Como pontua Erlana Castro, o novo briefing das marcas é regenerar e lucrar ao mesmo tempo. Criar valor para seus stakeholders e para a sociedade, e capturar valor extraordinário de volta. “A criatividade humana é a fonte de energia para tudo isso. E ela é renovável, inesgotável, surpreendente e muito potente”, diz Erlana.
COMO PROTEGER AS PESSOAS
Outro exemplo claro de sistema, e não só storytelling, é o case da AXA, na França. A seguradora incluiu em seus contratos uma cláusula que cobre violência doméstica: realocação imediata, apoio psicológico e suporte legal para vítimas.
É simples, minimalista, mas de impacto poderoso, disse Gaëtan du Peloux, presidente do júri de Direct. A comunicação fala de ser humano para ser humano.
Mais do que proteger casas, a AXA passou a proteger vidas e também o futuro do próprio negócio. E se as marcas pudessem interferir diretamente em estruturas de risco e vulnerabilidade de nossa sociedade?
Por exemplo, a campanha da MRV, que ganhou Leão de Bronze na categoria de Eficiência Criativa, transforma os espaços de construção de obras em escolas para alfabetização de trabalhadores da construção civil.
COMO TRANSFORMAR OBRIGAÇÕES EM DESEJO COLETIVO
Na Índia, a evasão no sistema ferroviário beira os 41%. O case "Lucky Yatra" transforma cada bilhete em uma loteria diária. Resultado: pagar a passagem virou um ato desejado, lúdico, culturalmente valorizado.
A pergunta aqui muda completamente o foco da criatividade. Como transformar obrigações cívicas em experiências coletivas prazerosas?
A marca não está só resolvendo um problema. Está mudando o comportamento da população com base em jogo, desejo e repetição. E isso, sim, é estrutura.
E SE A IA SERVISSE MAIS PARA DAR CORAGEM DO QUE RESPOSTAS?
O GP de Creative B2B foi para a GoDaddy, com o case "Act Like You Know", estrelado por Walton Goggins. A campanha mostra como um pequeno negócio fictício, e depois real, foi criado do zero com IA – do site à identidade visual.
A GoDaddy não promete inovação. Entrega autonomia. Mostrou como a criatividade pode atuar em diferentes pontos de contato com consistência e leveza, destacou o CEO da DPZ, Benjamin Yung, jurado brasileiro nesta categoria.
A pergunta que ecoa é outra. Como a tecnologia pode dar segurança para quem está começando, mesmo que não saiba exatamente o que está fazendo?
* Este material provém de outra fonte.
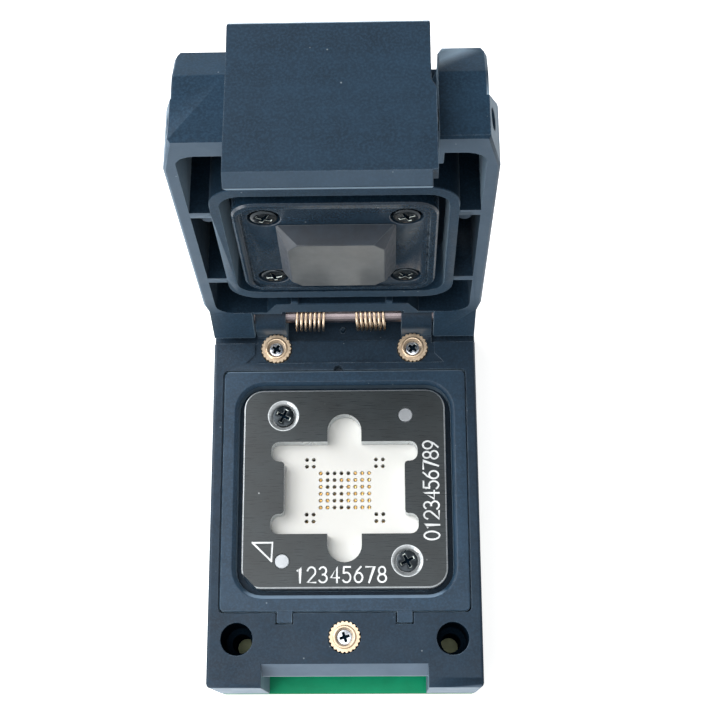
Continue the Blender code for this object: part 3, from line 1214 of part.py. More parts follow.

O QUE SIGNIFICA CONTINUAR RELEVANTE NO TEMPO
Um fenômeno perceptível em vários GPs deste ano é a longevidade dos projetos. Telefonica, Vaseline e AXA são marcas que retornam ao festival com desdobramentos de soluções já premiadas, porque elas continuam funcionando, evoluindo, reverberando.
A grande pergunta talvez seja essa. O que significa continuar relevante quando o mundo gira rápido demais?
Mustafa Suleiman, da Microsoft AI, disse que a criatividade real está na ambiguidade, na colisão inesperada de ideias. E que o futuro pertence não a quem domina todas as respostas, mas a quem se permite fazer perguntas novas com ferramentas novas.
os trabalhos mais relevantes até agora mostram que o problema não está no propósito, mas no modo como ele é tratado.
O espaço das ideias é infinito. Mas, para criar algo significativo, temos que colocar o humano no centro e a pergunta certa na base.
Essa mudança não é uma projeção futura. Está em curso, sendo moldada em tempo real. "Sinto que a nossa comunidade criativa global está amassando a massa, forjando essa perspectiva, mas ainda está no gerúndio", diz Erlana Castro.
Os cases premiados no Cannes Lions 2025 são relevantes porque carregam essa inquietação: não estão respondendo a um briefing. Estão reformulando o briefing.
Mais do que narrativas inspiradoras, o festival mostrou sistemas vivos de questionamento. Uma nova ética da criação.
Talvez a pergunta mais potente de todas tenha sido feita por John Hegarty, com a simplicidade de quem viu muitas modas passarem: “não tente ser o maior. Tente ser o mais corajoso”.